Bizim oralara televizyon yetmişli yıllarda geldi. Radyo ise ondan biraz önce gelmiş. Ben altmışların sonlarında köyden şehre taşındığımızda tanıştım büyüklerimizin “lokum sandığı” dediği o zamanın sihirli kutusu ile. Ondan önce sosyal hayatın sözlü kültür unsurlarını insanlar birbirine anlata anlata aktarırmış gelecek nesillere. Biz bu güzel geleneğin sonlarına yetiştik bile diyemem ne yazık ki… Kendi ortamı içinde, yeri geldiği için anlatmadı bize büyüklerimiz. Ben bir üniversite öğrencisi olarak yapay bir ortamda kendilerinden istediğim için anlattılar ya da söylediler türküleri, mani, bilmece ve tekerlemeleri. Bunlardan birkaçını aktaracağım bu haftaki yazımda:
Bizim büyüklerimiz bilmece sormayı “masal satmak” sözüyle ifade ederlerdi. 1983 yılında Kandıra’nın Sepetçi Divanı’na bağlı Karaağaçoğlu köyünde o tarihte yetmiş yaşında olan büyüğümüz Mehmet ÖZ, şu masalı satmıştı bana:
Hap dedi,
Hup dedi.
Git oraya,
Yat dedi…
Bilmecenin cevabını bilemedim elbette. “Süpürge” imiş…

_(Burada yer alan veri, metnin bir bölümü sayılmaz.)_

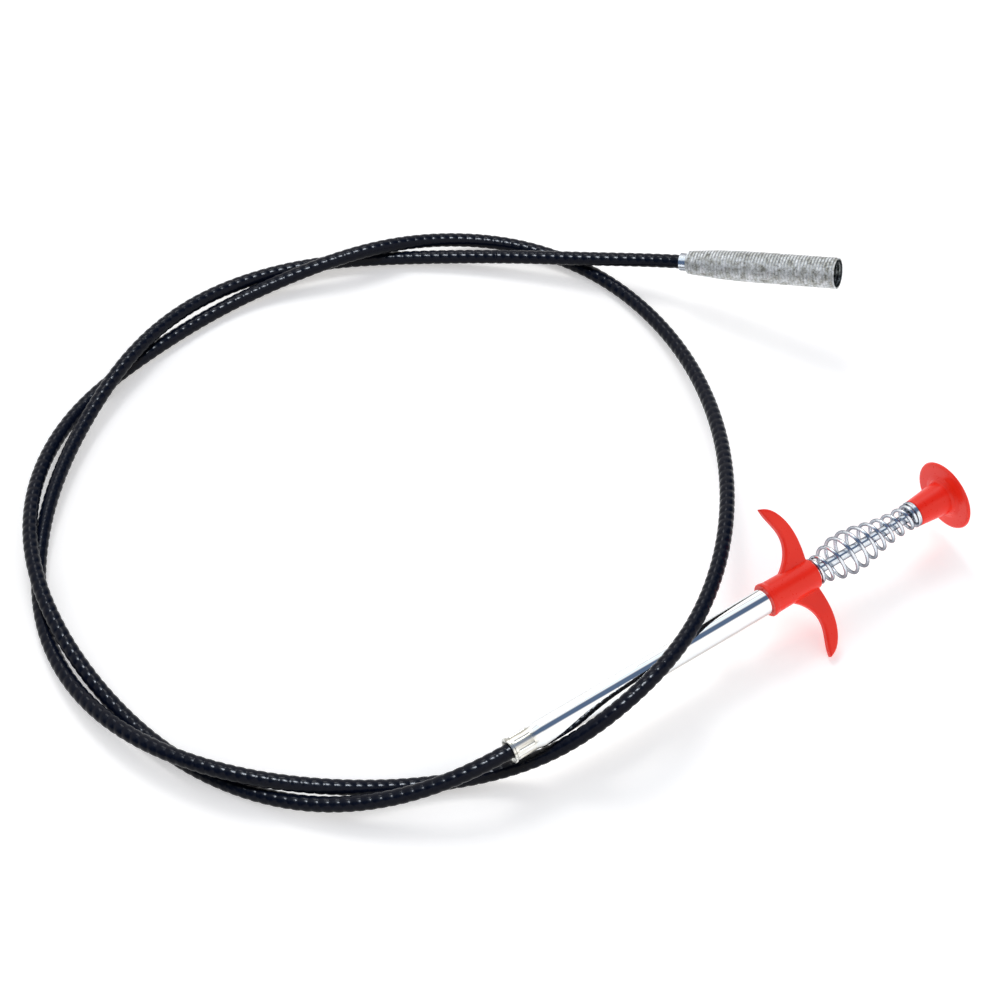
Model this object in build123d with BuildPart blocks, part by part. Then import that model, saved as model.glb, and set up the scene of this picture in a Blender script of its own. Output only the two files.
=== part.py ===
from build123d import *
from math import cos, pi, radians, sin
import os

# Hand-held drain auger: a thumb plunger slides in a steel handle tube, pushes a pull wire along a
# ribbed flexible hose, and drives four claws out of the mouth of the tip.
#
# Frame, in millimetres: the origin is the centre of the thumb face, +X is the handle's axis pointing
# out of the thumb face, and +Z is up.  The tool lies coiled on a table below the handle.

# ---- how it lies on the table ----
HANDLE_HEIGHT = 19.5
WING_ROLL = 38.0

# ---- stations along the handle, measured from the thumb face ----
STEM_END = -15.9
SPRING_BUTTON_END = -17.4
SPRING_GRIP_END = -61.7
GRIP_FRONT = -61.9
GRIP_BACK = -82.9
TUBE_FRONT = -63.4
BUSH_BACK = -76.4
HOSE_ENTRY = -173.4
TAPER_FRONT = -177.4
CRIMP_FRONT = -180.4
CRIMP_END = -189.4

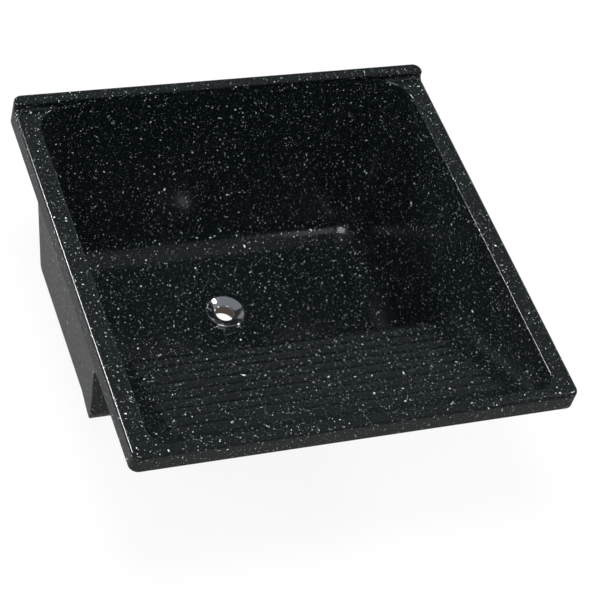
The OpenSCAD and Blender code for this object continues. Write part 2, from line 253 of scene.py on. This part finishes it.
def rib_height(x, along):
    """How far the ribs stand above the slope: each is the crown of a round bar."""
    number = np.clip(np.round((along - RIB_FIRST) / RIB_PITCH), 0, RIB_COUNT - 1)
    middle = RIB_FIRST + number * RIB_PITCH
    depth = RIM_TOP - WASH_TOP + middle * math.sin(WASH_ANGLE)
    end = MOUTH_X - math.tan(SIDE_ANGLE) * depth - RIB_MARGIN - RIB_HALF_W
    away = np.hypot(along - middle, np.maximum(np.abs(x) - end, 0))
    bar_r = (RIB_HALF_W ** 2 + RIB_H ** 2) / (2 * RIB_H)
    crown = np.sqrt(np.maximum(bar_r ** 2 - away ** 2, 0)) - bar_r + RIB_H
    crown = np.where(away < bar_r, crown, RIB_H - bar_r)
    return -either(-crown, 0 * crown, RIB_GROOVE_R)


def washboard(x, y, z):
    """All that fills the front of the bowl."""
    along, above, out = slope_places(y, z)
    return both(above - rib_height(x, along), out, WASH_EDGE_R, WASH_FOLD)


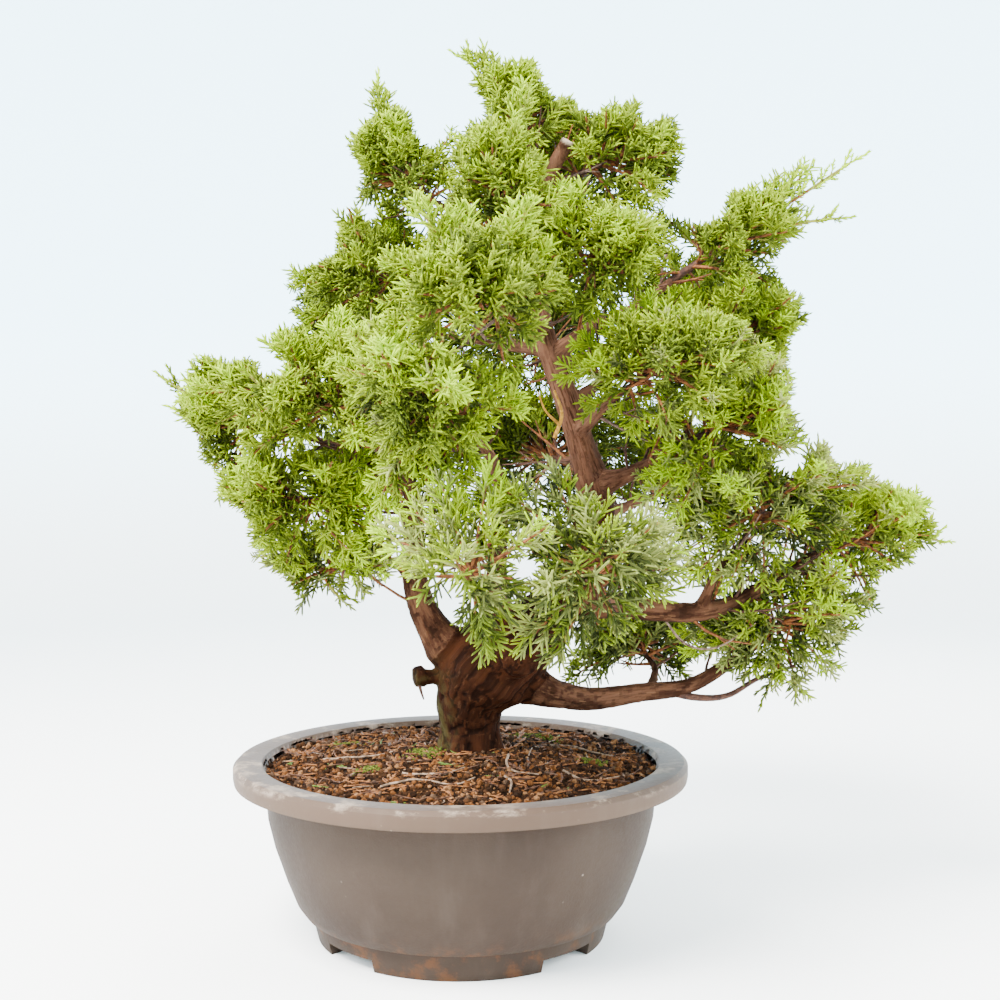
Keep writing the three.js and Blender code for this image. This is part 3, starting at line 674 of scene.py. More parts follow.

Sepetçi köyünden o zaman yetmiş üç yaşında olan Hüsniye KOÇ, doktorlara ulaşmanın çok zor olduğu o zamanlarda insanların kurşun dökme, yılancık kesme gibi halk hekimliği uygulamaları için kapısı çalınan bir büyüğümüzmüş gençliğinde. Başı çok ağrıyanlara uygulanan “yılancık kesme” işini yaparken söylediği şu tekerlemeyi aktarmıştı bana:
Yılan yılan kışı kışı,
Bağladım yılan dişi.
Yılan yılan âfiyen,
Yılan burdan sâfiyen.
Ulu dağlardaysan çık git,
Yıkık binadaysan yıkıl git.
Büyük ayaklıysan kıvrıl git.
Ninem koca saplı bıçakla geliyor,
Gözünü, kafanı kesecek.
Çık git, yıkıl git…
Sepetçi-Sakallar köyünden (derleme tarihinde elli dört yaşında olan aile büyüğüm) Gülizar ACAR da bir mani ve çocukluğunda söylenen bir tekerlemeyi aktarmıştı bana. Mani şöyle idi:
Masal masal mat etttim,
Ağaçlara çat ettim.
Alkın suyu akıttım,
Güzellere bakıttım.
Kandıra’nın köylerinde diğer birçok sosyal etkinlik gibi çocuklara Kur’an-ı Kerim öğretmede de mekân olarak “köy odaları” kullanılırdı. Kendisinin anlattığına göre çocuklar kendi aralarında (aşağıda önce aslını, sonra yazı diline çevirisini verdiğim) şu tekerlemeyi söylerlermiş:
Elifden beeyece,
Yarışdım küvece.
Küüde bi gaymak yidim,
Hocadan diinek yidim.
Diining dadına erdim,
Guşlara darı veedim.
Guşlaa ganat veedi.
Ganadı yere çarpdım,
Yer çimen veedi.
Çimeni guziya veedim,
Guzii beylere veedim,
Beylee at veedi.
Ata bindim,
Gara suya,
Gannar akar.
İki dilber banga bakar.
Birini bıçakladım,
Birini kucakladım.
(Elif’ten be’ye kadar, / Koştum köye kadar./ Köyde bir kaymak yedim, / Hocadan değnek yedim./ Değneğin tadına vardım,/ Kuşlara darı verdim./ Kuşlar kanat verdi./ Kanadı yere çıptım,/ Yer çimen verdi./ Çimeni kuzuya verdim, / Kuzuyu beylere verdim, / Beyler at verdi./ Ata bindim./ Kara suya / Kanlar akar./ İki dilber bana bakar./ Birini bıçakladım,/ Birini kucakladım.)
Bana bunları anlatıp aktaran üç büyüğüm de bugün hayatta değil. İnsanlar gidiyor, yaptıkları güzel şeyler kalıyor. Onlar ve diğerleri, Türk kültürünün nesilden nesile aktarılmasına katkılarıyla hep anılacaklar.